▶ What the exercise asks: Copy out each line of the material below that holds the string "code".

▶ Information shown:
»»

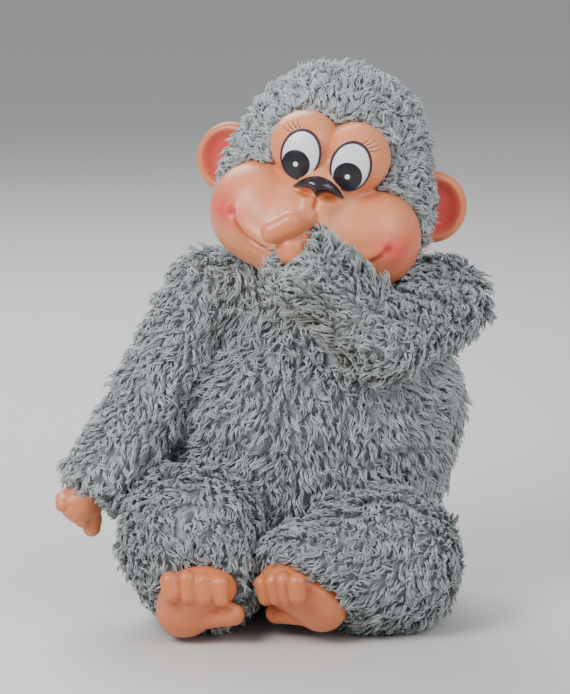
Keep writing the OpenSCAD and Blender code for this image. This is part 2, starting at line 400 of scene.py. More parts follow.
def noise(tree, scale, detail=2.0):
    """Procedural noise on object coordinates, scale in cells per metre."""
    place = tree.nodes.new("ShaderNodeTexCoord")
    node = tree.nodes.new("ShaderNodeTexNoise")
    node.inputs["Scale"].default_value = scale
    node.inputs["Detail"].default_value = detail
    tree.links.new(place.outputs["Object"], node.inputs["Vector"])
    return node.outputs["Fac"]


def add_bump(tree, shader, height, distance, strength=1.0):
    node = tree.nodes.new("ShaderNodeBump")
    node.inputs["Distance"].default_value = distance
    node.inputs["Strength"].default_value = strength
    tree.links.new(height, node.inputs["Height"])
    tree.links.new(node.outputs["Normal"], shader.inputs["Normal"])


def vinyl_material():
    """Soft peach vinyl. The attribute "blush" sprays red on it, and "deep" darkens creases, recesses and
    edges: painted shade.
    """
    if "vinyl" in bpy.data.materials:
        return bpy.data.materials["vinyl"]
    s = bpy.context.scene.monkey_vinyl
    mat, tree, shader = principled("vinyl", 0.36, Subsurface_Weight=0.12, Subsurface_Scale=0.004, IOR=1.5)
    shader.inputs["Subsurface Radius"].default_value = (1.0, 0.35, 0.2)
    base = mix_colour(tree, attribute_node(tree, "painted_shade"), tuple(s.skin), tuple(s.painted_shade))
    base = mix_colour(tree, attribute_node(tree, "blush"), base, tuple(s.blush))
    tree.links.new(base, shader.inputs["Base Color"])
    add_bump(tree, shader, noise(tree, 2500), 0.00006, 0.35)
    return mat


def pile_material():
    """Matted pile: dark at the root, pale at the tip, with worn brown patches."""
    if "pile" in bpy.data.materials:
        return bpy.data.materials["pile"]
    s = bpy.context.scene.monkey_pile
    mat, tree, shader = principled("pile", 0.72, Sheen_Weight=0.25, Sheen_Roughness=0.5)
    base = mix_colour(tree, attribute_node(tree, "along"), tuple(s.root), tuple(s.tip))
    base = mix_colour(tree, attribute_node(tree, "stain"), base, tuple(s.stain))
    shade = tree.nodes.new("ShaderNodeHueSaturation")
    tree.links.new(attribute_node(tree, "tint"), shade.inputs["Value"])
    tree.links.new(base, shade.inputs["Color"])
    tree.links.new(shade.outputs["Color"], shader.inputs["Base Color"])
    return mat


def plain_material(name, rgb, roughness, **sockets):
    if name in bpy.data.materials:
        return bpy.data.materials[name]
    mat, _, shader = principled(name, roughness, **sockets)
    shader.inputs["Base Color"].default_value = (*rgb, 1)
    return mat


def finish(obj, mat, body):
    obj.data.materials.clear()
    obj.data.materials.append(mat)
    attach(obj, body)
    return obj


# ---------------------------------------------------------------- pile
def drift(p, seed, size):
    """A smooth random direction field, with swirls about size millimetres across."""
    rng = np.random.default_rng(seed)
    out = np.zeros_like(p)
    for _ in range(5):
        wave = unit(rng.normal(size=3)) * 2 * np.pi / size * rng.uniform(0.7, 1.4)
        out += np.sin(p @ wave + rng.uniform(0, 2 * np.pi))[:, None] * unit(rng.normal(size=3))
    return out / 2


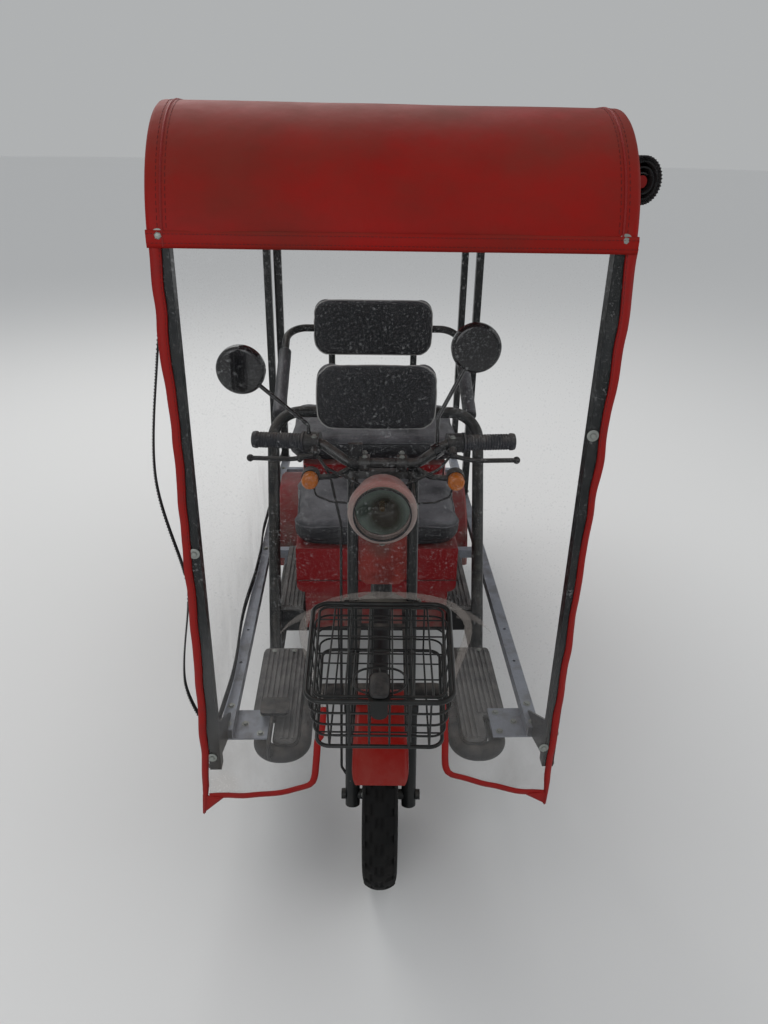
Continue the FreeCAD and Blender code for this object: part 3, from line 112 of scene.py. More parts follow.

««

▶ Final answer:
Keep writing the OpenSCAD and Blender code for this image. This is part 2, starting at line 400 of scene.py. More parts follow.
Continue the FreeCAD and Blender code for this object: part 3, from line 112 of scene.py. More parts follow.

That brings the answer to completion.